Sementara tujuh warga lain yang mundur, rata-rata merantau dan kemudian sudah ada perbaikan ekonomi. Namun di luar mereka, Kades mengakui jika masih ada yang sebenarnya ekonomi lebih di atas tapi masih enjoy masih masuk daftar penerima bantuan.
"Dari desa juga tidak bisa memaksa mencoret atau menyuruh mundur. Karena pengunduran diri itu harus dari pribadi mereka tanpa paksaan dan didukung surat pernyataan. Tapi nanti mungkin akan dibahas rapat lagi, bagaimana mitathi (menyisir) warga yang sebenarnya sudah mampu tapi masih masuk data. Karena datanya itu dulu kan langsung dari pusat," terang Prihartono.
Kades merinci sembilan warga yang mundur itu adalah Suparmi warga Bedoro RT 20, Dwi Handayani Bedoro RT 19, Lilis Mulyani Bedoro RT 17, Sarmi Tunjungan RT 2, Sukini Bedoro RT 20, Rebi Bero RT 9, Sumarno alias No Iko atau Sri Wahyuni Pucang RT 22, Siti Marfoah Bero RT 10, dan Surati Bero RT 11.

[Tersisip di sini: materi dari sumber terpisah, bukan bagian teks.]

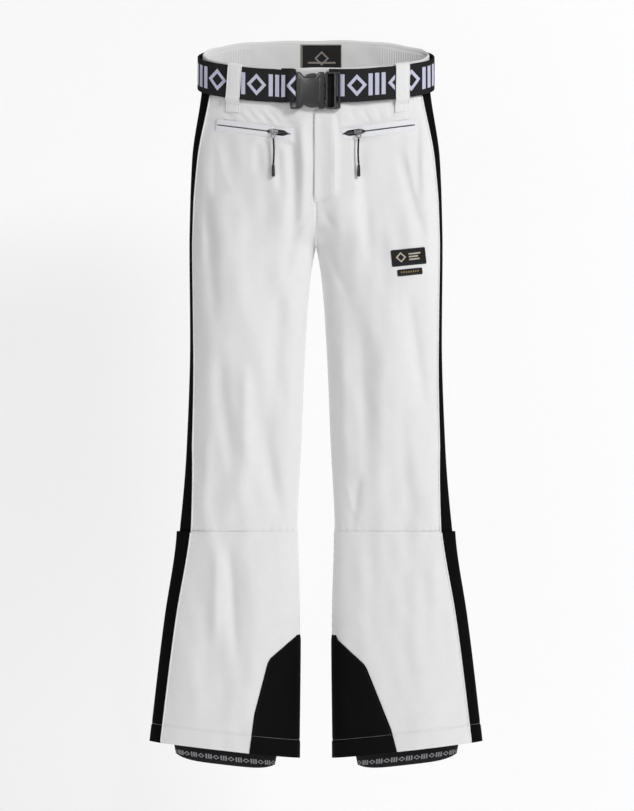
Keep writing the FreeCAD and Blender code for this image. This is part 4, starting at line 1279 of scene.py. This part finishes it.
def ribbon(name, path):
    """Webbing whose outer face follows a path of x and y, at the belt's slanting level."""
    path = np.asarray(path, float)
    share = spread(18, BELT_WIDTH)[:, None]
    tangent = np.gradient(path, axis=0)
    tangent /= np.linalg.norm(tangent, axis=1, keepdims=True)
    out = np.stack([tangent[:, 1], -tangent[:, 0], 0 * tangent[:, 0]], -1)
    run = np.insert(np.cumsum(np.linalg.norm(np.diff(path, axis=0), axis=1)), 0, 0)
    top = RIM - 2.4 + SLOPE * 0.87 * np.maximum(path[:, 1], -BELT_DEEP) - 1.2 * (path[:, 1] > 0)
    z = top[None, :] - share * BELT_WIDTH + 0.5 * np.sin(run * 0.05 + 0.8)
    edge = np.minimum(share, 1 - share) * BELT_WIDTH
    push = 0.175 * np.sin(run * 0.09 + share * 2.5) - 0.35 * np.exp(-(edge / 0.7) ** 2)
    points = np.stack([path[:, 0] + 0 * z, path[:, 1] + 0 * z, z], -1) + out[None] * push[..., None]
    return shell(name, points, BELT_THICK, out[None])


def belt_arc(start, end, count):
    """x and y of the belt's outer face between two angles."""
    angle = np.linspace(start, end, count)
    return np.stack([BELT_ACROSS * np.cos(angle), -BELT_DEEP * np.sin(angle)], -1)


def curve_through(points, count):
    """A smooth curve through given points."""
    points = np.asarray(points, float)
    run = np.insert(np.cumsum(np.linalg.norm(np.diff(points, axis=0), axis=1)), 0, 0)
    rate = np.gradient(points, run, axis=0)
    at = np.linspace(0, run[-1], count)
    k = np.clip(np.searchsorted(run, at) - 1, 0, len(run) - 2)
    h = (run[k + 1] - run[k])[:, None]
    t = ((at - run[k]) / h[:, 0])[:, None]
    return hermite(t, h, points[k], points[k + 1], rate[k], rate[k + 1])


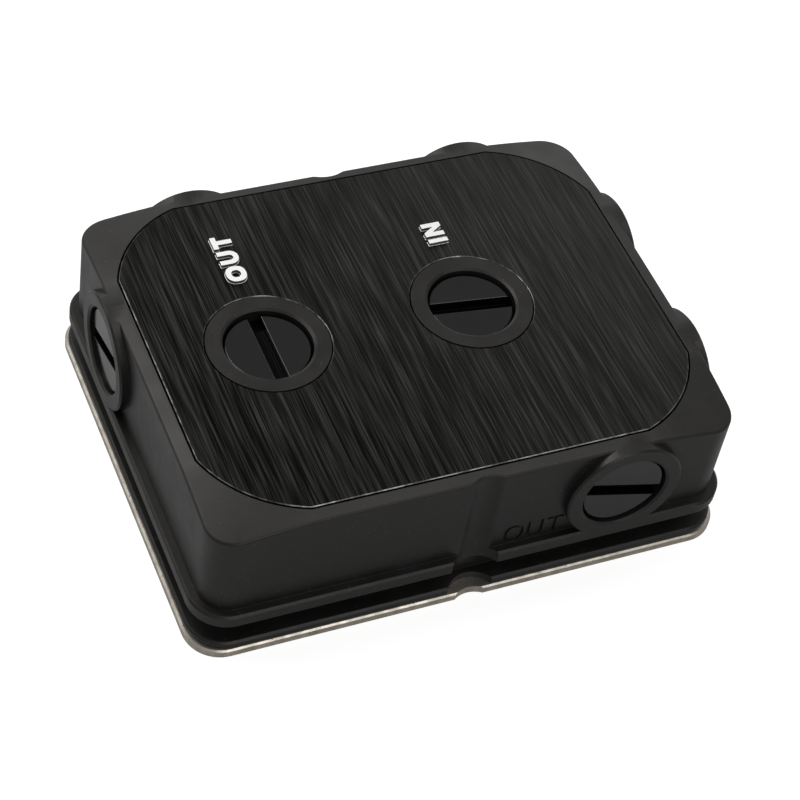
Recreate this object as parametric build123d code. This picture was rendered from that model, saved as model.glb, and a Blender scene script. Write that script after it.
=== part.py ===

Kades menambahkan validasi dan rapat dengan mengundang semua warga terdata disaksikan Ketua RT itu sebagai langkah transparansi terkait data warga yang diproyeksikan untuk masuk data kemiskinan dan layak menerima bantuan. "Alhamdulillah waktu kami bacakan satu persatu, ada yang sadar dan merasa tidak layak serta memilih mundur," tukasnya.
Ia menambahkan total warga di desanya yang masuk DTKS ada 626 orang. Sedangkan yang menerima PKH ada 229 orang. Dengan mundur sembilan, maka warga yang masuk DTKS tinggal 617 orang. Karena sudah membuat surat pernyataan, sehingga kartu PKH mereka ditarik dan nantinya dilaporkan ke petugas PKH untuk selanjutnya diproses pencoretan mereka dari daftar.
"Kita memang teliti dan validasi data satu persatu. Agar nantinya tidak ada gesekan di bawah ketika ada program bantuan untuk warga tidak mampu. Alhamdulillah di sini kondusif dan kemarin sudah disetujui Ketua-Ketua RT," tukasnya. Ya, sikap besar 9 warga di Bedoro itu setidaknya bisa menjadi pembelajaran bagi semua warga yang merasa sudah mampu, agar tidak terlalu memaksakan diri merasa masih layak mendapat bantuan.